**Supplied information:**
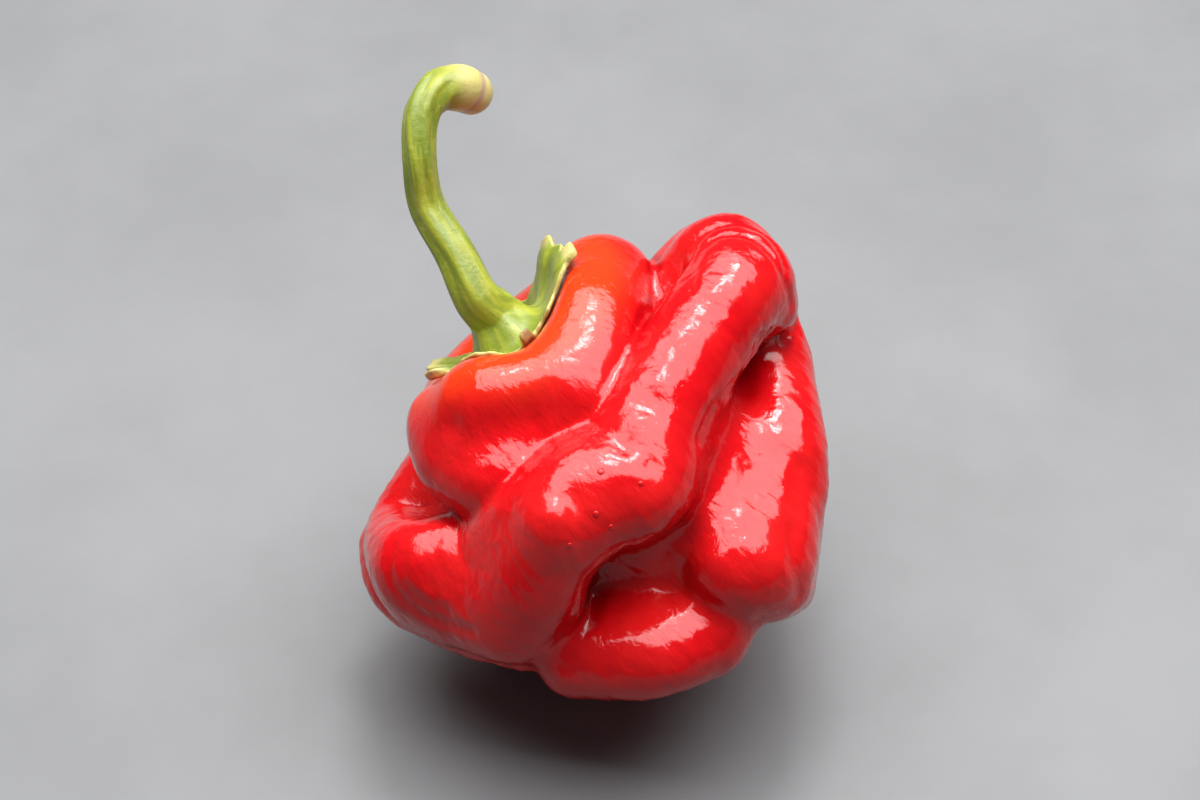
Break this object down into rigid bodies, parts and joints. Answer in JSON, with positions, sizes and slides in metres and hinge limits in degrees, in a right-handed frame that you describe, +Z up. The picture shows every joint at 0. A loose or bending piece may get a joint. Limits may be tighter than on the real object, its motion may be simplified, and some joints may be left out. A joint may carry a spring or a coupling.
{
  "type": "chilli pepper",
  "caption": "Squat bonnet-shaped chilli pepper with folded lobes round a domed crown, and a bent green stem on a toothed calyx.",
  "frame": {"origin": "middle of the bounding box's underside, on the surface that the pepper lies on", "axes": "+Z up as the pepper lies; +Y away from the picture's camera, +X to its right; the stem points up, to -X and +Y"},
  "size_m": [0.0404, 0.0466, 0.0444],
  "materials": {
    "pod": "waxy, glossy bright red chilli skin, more orange round the stalk",
    "stalk": "satin yellow-green stem and calyx with darker streaks and a cream cut end"
  },
  "bodies": {
    "root": {"pod": "pod", "stalk": "stalk"}
  },
  "joints": []
}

**Problem statement:** Repeat the material above in full, quoting it exactly.

**Written solution:**
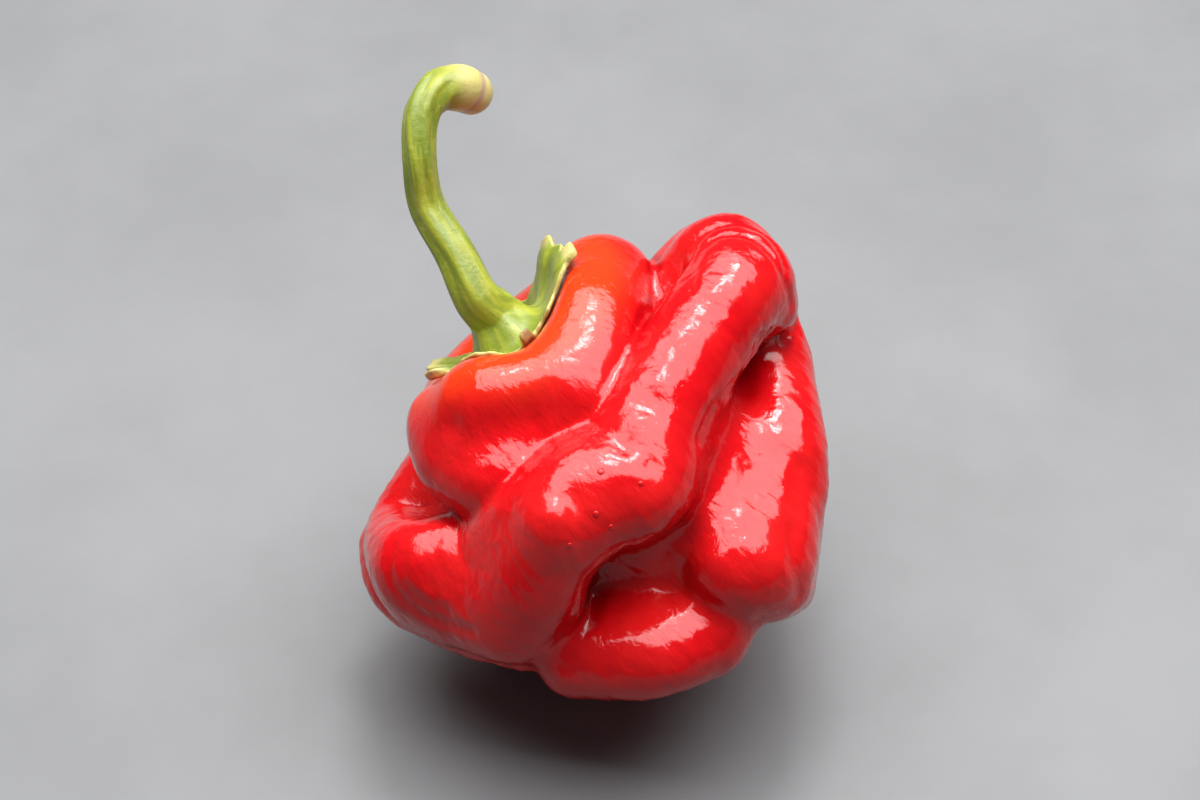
Break this object down into rigid bodies, parts and joints. Answer in JSON, with positions, sizes and slides in metres and hinge limits in degrees, in a right-handed frame that you describe, +Z up. The picture shows every joint at 0. A loose or bending piece may get a joint. Limits may be tighter than on the real object, its motion may be simplified, and some joints may be left out. A joint may carry a spring or a coupling.
{
  "type": "chilli pepper",
  "caption": "Squat bonnet-shaped chilli pepper with folded lobes round a domed crown, and a bent green stem on a toothed calyx.",
  "frame": {"origin": "middle of the bounding box's underside, on the surface that the pepper lies on", "axes": "+Z up as the pepper lies; +Y away from the picture's camera, +X to its right; the stem points up, to -X and +Y"},
  "size_m": [0.0404, 0.0466, 0.0444],
  "materials": {
    "pod": "waxy, glossy bright red chilli skin, more orange round the stalk",
    "stalk": "satin yellow-green stem and calyx with darker streaks and a cream cut end"
  },
  "bodies": {
    "root": {"pod": "pod", "stalk": "stalk"}
  },
  "joints": []
}